**PROBLEM DETAILS**
Transcribe the lines from the start of the data below through the line with "(can_right + OVERRUN, middle", word for word and nothing more.

**SUPPLIED INFORMATION**
* begin *

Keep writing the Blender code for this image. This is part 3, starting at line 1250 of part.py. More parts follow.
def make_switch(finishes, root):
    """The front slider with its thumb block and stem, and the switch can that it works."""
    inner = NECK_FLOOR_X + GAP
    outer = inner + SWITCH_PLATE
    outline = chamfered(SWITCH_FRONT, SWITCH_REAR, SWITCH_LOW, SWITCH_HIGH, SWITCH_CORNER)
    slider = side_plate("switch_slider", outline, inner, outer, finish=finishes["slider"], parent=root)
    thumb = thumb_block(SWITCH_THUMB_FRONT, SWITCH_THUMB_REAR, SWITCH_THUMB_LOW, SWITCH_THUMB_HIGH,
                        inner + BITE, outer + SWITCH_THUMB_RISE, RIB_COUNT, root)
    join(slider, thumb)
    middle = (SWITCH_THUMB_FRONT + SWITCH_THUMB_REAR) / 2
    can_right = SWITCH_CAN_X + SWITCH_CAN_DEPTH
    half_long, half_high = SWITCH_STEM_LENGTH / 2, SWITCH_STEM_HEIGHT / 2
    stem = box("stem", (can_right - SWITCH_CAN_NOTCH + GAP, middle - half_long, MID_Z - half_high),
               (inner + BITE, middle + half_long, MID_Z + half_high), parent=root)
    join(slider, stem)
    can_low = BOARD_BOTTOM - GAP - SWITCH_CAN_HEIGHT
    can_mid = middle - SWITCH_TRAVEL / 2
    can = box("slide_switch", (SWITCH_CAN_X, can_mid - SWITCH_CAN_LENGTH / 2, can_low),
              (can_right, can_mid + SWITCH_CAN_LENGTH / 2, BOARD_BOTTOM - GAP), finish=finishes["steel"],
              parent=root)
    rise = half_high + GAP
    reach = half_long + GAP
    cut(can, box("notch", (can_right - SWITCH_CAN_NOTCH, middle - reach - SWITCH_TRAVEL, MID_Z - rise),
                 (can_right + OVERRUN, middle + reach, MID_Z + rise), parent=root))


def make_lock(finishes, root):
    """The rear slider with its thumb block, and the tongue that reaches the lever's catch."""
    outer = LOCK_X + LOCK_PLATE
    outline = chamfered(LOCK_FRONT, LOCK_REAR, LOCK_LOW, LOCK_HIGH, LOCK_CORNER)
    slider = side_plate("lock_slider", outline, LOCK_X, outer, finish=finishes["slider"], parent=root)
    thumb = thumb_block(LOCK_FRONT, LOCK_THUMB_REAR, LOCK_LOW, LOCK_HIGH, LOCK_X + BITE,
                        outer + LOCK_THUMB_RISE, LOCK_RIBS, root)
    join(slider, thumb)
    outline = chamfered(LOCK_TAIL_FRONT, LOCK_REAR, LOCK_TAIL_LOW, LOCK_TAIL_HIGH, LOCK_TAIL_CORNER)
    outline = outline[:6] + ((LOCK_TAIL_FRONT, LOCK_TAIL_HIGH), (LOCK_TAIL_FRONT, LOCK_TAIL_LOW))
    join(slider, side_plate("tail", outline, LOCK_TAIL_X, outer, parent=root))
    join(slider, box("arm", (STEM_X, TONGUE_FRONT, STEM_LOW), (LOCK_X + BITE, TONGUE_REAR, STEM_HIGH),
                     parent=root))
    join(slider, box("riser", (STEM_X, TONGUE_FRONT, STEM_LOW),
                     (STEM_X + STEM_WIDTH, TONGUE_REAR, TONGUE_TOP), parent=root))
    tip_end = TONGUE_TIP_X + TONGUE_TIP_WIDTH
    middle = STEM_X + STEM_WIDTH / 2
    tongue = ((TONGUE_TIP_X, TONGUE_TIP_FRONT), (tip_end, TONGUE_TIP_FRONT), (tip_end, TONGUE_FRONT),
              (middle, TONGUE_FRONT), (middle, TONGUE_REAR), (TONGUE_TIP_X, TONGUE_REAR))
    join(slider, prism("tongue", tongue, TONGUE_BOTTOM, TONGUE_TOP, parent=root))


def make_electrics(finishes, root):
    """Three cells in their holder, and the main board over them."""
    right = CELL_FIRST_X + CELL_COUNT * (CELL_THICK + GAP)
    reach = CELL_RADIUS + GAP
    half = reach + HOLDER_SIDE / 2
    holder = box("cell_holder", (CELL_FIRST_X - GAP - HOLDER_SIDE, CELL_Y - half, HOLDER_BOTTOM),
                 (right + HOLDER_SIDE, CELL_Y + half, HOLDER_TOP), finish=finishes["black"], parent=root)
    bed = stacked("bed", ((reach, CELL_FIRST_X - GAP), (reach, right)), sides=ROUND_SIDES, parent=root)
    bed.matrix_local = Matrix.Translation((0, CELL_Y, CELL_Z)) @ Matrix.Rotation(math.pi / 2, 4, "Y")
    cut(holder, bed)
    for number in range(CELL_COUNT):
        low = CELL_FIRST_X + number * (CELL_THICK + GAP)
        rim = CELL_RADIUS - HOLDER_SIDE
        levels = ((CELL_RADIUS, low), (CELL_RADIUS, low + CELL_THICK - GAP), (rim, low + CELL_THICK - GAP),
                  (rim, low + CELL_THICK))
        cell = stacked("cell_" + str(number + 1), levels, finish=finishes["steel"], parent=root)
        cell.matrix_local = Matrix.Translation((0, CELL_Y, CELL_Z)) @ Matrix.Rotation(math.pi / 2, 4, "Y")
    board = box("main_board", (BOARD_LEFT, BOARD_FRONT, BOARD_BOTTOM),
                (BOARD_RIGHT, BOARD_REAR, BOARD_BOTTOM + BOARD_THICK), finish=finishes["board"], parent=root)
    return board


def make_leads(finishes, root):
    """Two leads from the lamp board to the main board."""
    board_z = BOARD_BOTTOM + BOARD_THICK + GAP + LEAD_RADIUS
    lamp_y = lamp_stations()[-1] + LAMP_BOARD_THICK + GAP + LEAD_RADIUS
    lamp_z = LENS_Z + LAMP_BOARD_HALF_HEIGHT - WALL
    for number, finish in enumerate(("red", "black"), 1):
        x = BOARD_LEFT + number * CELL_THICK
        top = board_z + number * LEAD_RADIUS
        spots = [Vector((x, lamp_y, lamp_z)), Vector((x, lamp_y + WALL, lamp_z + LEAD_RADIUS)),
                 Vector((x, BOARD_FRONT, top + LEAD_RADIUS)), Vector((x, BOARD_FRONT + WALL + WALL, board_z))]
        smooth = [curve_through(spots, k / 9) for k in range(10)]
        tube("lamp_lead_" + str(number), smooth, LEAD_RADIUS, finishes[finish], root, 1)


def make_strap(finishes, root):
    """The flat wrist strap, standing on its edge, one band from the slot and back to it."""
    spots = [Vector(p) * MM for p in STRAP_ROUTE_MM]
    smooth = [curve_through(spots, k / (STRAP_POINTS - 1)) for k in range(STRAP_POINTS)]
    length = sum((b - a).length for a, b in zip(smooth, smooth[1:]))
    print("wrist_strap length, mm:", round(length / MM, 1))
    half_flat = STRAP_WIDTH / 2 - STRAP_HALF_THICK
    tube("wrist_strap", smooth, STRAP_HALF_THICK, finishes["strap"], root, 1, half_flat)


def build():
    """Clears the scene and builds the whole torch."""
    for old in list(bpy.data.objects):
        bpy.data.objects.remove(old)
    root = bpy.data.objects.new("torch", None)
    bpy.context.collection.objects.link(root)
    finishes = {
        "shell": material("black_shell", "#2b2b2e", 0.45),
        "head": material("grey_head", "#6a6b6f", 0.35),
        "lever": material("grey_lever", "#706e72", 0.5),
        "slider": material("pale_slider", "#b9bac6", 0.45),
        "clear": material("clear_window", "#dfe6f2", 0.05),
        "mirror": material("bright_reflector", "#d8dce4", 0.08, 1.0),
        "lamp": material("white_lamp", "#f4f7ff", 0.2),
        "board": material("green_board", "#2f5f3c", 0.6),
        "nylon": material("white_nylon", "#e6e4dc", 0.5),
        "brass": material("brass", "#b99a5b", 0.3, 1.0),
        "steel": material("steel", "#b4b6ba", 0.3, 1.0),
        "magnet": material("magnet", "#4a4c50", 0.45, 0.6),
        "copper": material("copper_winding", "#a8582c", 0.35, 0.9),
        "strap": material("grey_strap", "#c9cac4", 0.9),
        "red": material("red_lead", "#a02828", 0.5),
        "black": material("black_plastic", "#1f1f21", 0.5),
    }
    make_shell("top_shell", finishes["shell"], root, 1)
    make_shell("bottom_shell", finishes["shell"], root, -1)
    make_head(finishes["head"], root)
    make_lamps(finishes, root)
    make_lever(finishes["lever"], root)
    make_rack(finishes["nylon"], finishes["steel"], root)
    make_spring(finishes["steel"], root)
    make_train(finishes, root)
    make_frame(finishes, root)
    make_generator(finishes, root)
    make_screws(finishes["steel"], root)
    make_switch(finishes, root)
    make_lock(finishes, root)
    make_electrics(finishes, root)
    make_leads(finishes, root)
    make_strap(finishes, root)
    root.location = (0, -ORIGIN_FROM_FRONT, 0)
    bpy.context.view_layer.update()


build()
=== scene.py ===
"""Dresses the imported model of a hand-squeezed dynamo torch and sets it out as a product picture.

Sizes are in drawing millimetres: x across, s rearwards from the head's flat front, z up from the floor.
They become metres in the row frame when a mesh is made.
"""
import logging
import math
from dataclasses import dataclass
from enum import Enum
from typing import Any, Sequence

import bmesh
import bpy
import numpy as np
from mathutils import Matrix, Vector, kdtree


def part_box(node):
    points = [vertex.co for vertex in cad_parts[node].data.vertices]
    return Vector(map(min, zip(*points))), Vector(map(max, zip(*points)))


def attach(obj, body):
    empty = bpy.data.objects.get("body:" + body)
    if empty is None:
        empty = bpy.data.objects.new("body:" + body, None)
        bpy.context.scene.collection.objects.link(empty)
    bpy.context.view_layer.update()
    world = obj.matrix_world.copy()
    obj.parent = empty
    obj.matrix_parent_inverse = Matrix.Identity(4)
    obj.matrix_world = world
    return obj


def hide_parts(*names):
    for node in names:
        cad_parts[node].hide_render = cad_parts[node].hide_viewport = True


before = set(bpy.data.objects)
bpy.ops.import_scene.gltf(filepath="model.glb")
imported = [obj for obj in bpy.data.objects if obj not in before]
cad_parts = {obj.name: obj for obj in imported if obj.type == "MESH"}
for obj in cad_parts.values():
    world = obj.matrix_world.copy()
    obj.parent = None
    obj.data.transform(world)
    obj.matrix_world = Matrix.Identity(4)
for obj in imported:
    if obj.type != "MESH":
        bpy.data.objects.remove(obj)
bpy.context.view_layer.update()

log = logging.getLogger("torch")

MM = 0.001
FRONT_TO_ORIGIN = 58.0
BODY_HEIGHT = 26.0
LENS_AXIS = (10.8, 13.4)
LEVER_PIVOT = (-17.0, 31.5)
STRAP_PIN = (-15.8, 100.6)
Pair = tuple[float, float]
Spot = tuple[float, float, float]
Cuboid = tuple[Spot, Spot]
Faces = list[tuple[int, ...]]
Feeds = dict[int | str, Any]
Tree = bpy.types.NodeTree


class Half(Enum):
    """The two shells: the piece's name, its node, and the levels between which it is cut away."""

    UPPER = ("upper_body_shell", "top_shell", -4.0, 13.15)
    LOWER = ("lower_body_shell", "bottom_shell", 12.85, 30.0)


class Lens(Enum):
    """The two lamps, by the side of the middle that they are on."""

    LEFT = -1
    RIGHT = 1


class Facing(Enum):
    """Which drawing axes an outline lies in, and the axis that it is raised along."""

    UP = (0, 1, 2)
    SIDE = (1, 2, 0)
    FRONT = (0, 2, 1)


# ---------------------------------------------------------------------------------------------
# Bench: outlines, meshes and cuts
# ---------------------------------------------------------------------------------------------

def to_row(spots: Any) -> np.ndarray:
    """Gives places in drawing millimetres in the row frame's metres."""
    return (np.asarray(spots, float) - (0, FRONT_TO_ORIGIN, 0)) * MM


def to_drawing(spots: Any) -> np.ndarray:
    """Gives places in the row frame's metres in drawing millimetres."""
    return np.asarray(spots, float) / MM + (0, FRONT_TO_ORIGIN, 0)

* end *

**REPLY TO THE TASK**
Keep writing the Blender code for this image. This is part 3, starting at line 1250 of part.py. More parts follow.
def make_switch(finishes, root):
    """The front slider with its thumb block and stem, and the switch can that it works."""
    inner = NECK_FLOOR_X + GAP
    outer = inner + SWITCH_PLATE
    outline = chamfered(SWITCH_FRONT, SWITCH_REAR, SWITCH_LOW, SWITCH_HIGH, SWITCH_CORNER)
    slider = side_plate("switch_slider", outline, inner, outer, finish=finishes["slider"], parent=root)
    thumb = thumb_block(SWITCH_THUMB_FRONT, SWITCH_THUMB_REAR, SWITCH_THUMB_LOW, SWITCH_THUMB_HIGH,
                        inner + BITE, outer + SWITCH_THUMB_RISE, RIB_COUNT, root)
    join(slider, thumb)
    middle = (SWITCH_THUMB_FRONT + SWITCH_THUMB_REAR) / 2
    can_right = SWITCH_CAN_X + SWITCH_CAN_DEPTH
    half_long, half_high = SWITCH_STEM_LENGTH / 2, SWITCH_STEM_HEIGHT / 2
    stem = box("stem", (can_right - SWITCH_CAN_NOTCH + GAP, middle - half_long, MID_Z - half_high),
               (inner + BITE, middle + half_long, MID_Z + half_high), parent=root)
    join(slider, stem)
    can_low = BOARD_BOTTOM - GAP - SWITCH_CAN_HEIGHT
    can_mid = middle - SWITCH_TRAVEL / 2
    can = box("slide_switch", (SWITCH_CAN_X, can_mid - SWITCH_CAN_LENGTH / 2, can_low),
              (can_right, can_mid + SWITCH_CAN_LENGTH / 2, BOARD_BOTTOM - GAP), finish=finishes["steel"],
              parent=root)
    rise = half_high + GAP
    reach = half_long + GAP
    cut(can, box("notch", (can_right - SWITCH_CAN_NOTCH, middle - reach - SWITCH_TRAVEL, MID_Z - rise),
                 (can_right + OVERRUN, middle + reach, MID_Z + rise), parent=root))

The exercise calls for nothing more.